2012-2013 Outlook: With so few losses, the Volunteers will be experienced this coming season. They won’t be able to replace Connolly’s individual points, though if Floyd can win a National Title that will help a lot.
There are plenty of spots for swimmers to move up, but also places where maybe they seemed to overperform last season. Their 800 free relay should be better, but they’ll probably see an equal slide in the medleys.
The biggest challenge for this team will be adjusting to the new coaching staff and to being a joint program. The men’s and women’s programs in the past had very different cultures, and now will be medling into one. The women will also probably see less hands-on coaching from Kredich, and will have to adjust to working with the new assistant coaching staff as well.

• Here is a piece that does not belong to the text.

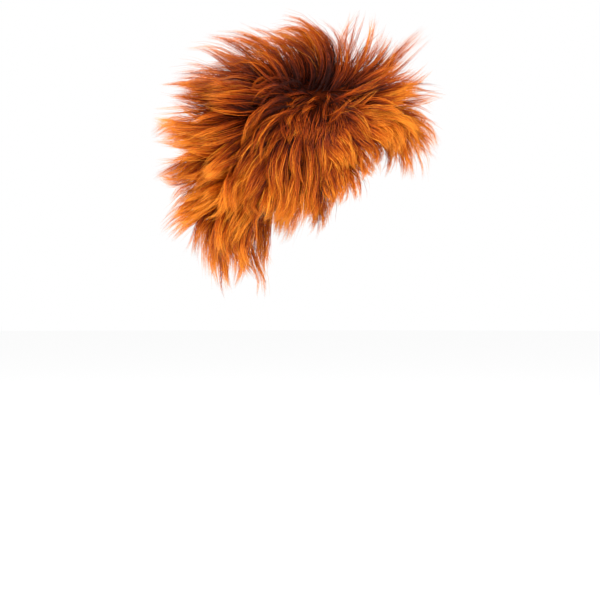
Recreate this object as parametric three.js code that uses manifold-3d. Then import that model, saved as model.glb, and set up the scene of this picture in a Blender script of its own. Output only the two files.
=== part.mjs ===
// A short, spiky faux hawk wig in the form that it has when it is worn: a fitted cap that a head goes
// into, and hair sewn over it in six sections. Each section is a dense body of hair over the cap,
// with tapering locks growing out of it.
// Millimetres. +X is the way that the wearer faces, +Y is the wearer's left and +Z is up. The origin
// is the point of the cap's inside that rests on the crown of the head.

import * as THREE from "three";
import { mergeVertices } from "three/addons/utils/BufferGeometryUtils.js";
import Module from "manifold-3d";

const wasm = await Module();
wasm.setup();

// The head that the cap fits.
const HEAD_LENGTH = 188;
const HEAD_BREADTH = 148;
const CROWN_HEIGHT = 76; // from the widest level of the head up to the crown
const LOWER_DEPTH = 142; // how far under that level the narrowing nape would close
const SKULL_FULLNESS = 2.4; // 2 is an ellipsoid, and more is squarer

// The cap.
const CAP_WALL = 1.6;
const CAP_DROP = 160; // from the crown down to the edge at the nape
const HEM_WIDTH = 7;
const HEM_EXTRA = 1; // how far the turned hem stands out of the wall
const HEM_STEP = 0.6; // the length of the slope from the wall up to the hem

// The hair.
const GAP = 0.4; // between two pieces that lie against each other
const BODY_DEPTH = 50; // the dense hair over the crown
const SIDE_SHARE = 0.27; // the depth at the side of the head, as a share of that on the centre line
const EDGE_DEPTH = 6; // the dense hair along its lower edge
const BODY_CLEARANCE = 1.5; // between the hem and the dense hair above it
const LOCK_LENGTH = 94;
const LOCK_WIDTH = 21;
const LOCK_THICKNESS = 14;
const CREST_HALF = 42; // half of the crest's width
const BACK_HALF = 62; // half of the width of the fringe and of the back

// Where the sections meet, in degrees from straight up as seen from the side, forward is positive.
const FRINGE_PITCH = 38;
const BACK_PITCH = -54;
const NAPE_PITCH = -113;

// The cap's lower edge from the brow (0) past the ear (90) to the nape (180), as shares of CAP_DROP.
const CAP_EDGE = [
  { azimuth: 0, drop: 0.22 },
  { azimuth: 40, drop: 0.29 },
  { azimuth: 62, drop: 0.56 },
  { azimuth: 78, drop: 0.67 },
  { azimuth: 98, drop: 0.59 },
  { azimuth: 124, drop: 0.82 },
  { azimuth: 150, drop: 0.97 },
  { azimuth: 180, drop: 1 },
];

// The dense hair on the centre line from the nape to the brow, as shares of BODY_DEPTH.
const BODY_PROFILE = [
  { pitch: -150, depth: 0.2 },
  { pitch: -125, depth: 0.55 },
  { pitch: -95, depth: 0.8 },
  { pitch: -45, depth: 0.9 },
  { pitch: 0, depth: 1 },
  { pitch: 35, depth: 0.92 },
  { pitch: 60, depth: 0.5 },
  { pitch: 100, depth: 0.2 },
];

// One row for each tuft on the centre line, front to back. A heading is an angle seen from the right
// side: 0 is forward, 90 up, 180 back and 270 down. Lengths are shares of LOCK_LENGTH.
const CREST_TUFTS = [
  { pitch: 34, from: 26, to: 16, length: 0.9 },
  { pitch: 28, from: 36, to: 38, length: 1 },
  { pitch: 22, from: 44, to: 52, length: 0.94 },
  { pitch: 15, from: 48, to: 62, length: 1.02 },
  { pitch: 9, from: 54, to: 84, length: 0.9 },
  { pitch: 3, from: 42, to: 214, length: 1.44 },
  { pitch: -4, from: 66, to: 205, length: 1.22 },
  { pitch: -12, from: 84, to: 195, length: 1.1 },
  { pitch: -20, from: 102, to: 192, length: 1.04 },
  { pitch: -29, from: 120, to: 182, length: 1.02 },
  { pitch: -38, from: 138, to: 176, length: 1 },
  { pitch: -47, from: 152, to: 180, length: 0.95 },
];
const FRINGE_TUFTS = [
  { pitch: 42, from: 22, to: -8, length: 0.92 },
  { pitch: 47, from: 16, to: -36, length: 0.88 },
  { pitch: 52, from: 6, to: -80, length: 0.92 },
  { pitch: 57, from: -10, to: -112, length: 0.84 },
];
const BACK_TUFTS = [
  { pitch: -58, from: 168, to: 186, length: 0.9 },
  { pitch: -67, from: 178, to: 194, length: 0.82 },
  { pitch: -76, from: 182, to: 204, length: 0.73 },
  { pitch: -85, from: 186, to: 209, length: 0.71 },
  { pitch: -94, from: 190, to: 215, length: 0.72 },
  { pitch: -102, from: 194, to: 226, length: 0.73 },
  { pitch: -109, from: 204, to: 244, length: 0.74 },
];
const NAPE_TUFTS = [
  { pitch: -117, from: 218, to: 264, length: 0.76 },
  { pitch: -123, from: 236, to: 278, length: 0.78 },
  { pitch: -129, from: 256, to: 290, length: 0.82 },
];

// The tufts of the centre line stand a little to the right and to the left of it in turn. The files on
// both sides of it repeat every second tuft of their section from the start one, side degrees round
// the head, leaning outwards and swung down.
const MIDDLE_FILE = { side: 5, rise: 6, fall: 5 };
const CREST_FILES = [
  { side: 15, start: 0, lean: 13, length: 0.95, swing: 0 },
  { side: 25, start: 1, lean: 24, length: 0.84, swing: 0 },
];
const FRINGE_FILES = [
  { side: 13, start: 1, lean: 10, length: 0.98, swing: 0 },
  { side: 27, start: 0, lean: 20, length: 0.96, swing: -4 },
  { side: 38, start: 1, lean: 26, length: 0.92, swing: -8 },
];
const BACK_FILES = [
  { side: 13, start: 1, lean: 15, length: 0.98, swing: 0 },
  { side: 26, start: 0, lean: 30, length: 0.95, swing: 4 },
  { side: 38, start: 1, lean: 45, length: 0.9, swing: 10 },
];
const NAPE_FILES = [
  { side: 14, start: 1, lean: 8, length: 1, swing: 4 },
  { side: 26, start: 0, lean: 12, length: 1, swing: 10 },
  { side: 38, start: 1, lean: 8, length: 1, swing: 10 },
  { side: 50, start: 0, lean: 0, length: 0.9, swing: 4 },
];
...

Auburn, with whom Tennessee tied last year, lost a superstar as well and so will be in the same boat as Tennessee, as did number 9 Texas. The only team who improved this offseason significantly enough to jump the Volunteers is probably Florida, though they have a big deficit to make up as it is. The Volunteers could finish next season anywhere from 7th-10th, but a best guess would be again at the top-end of that range.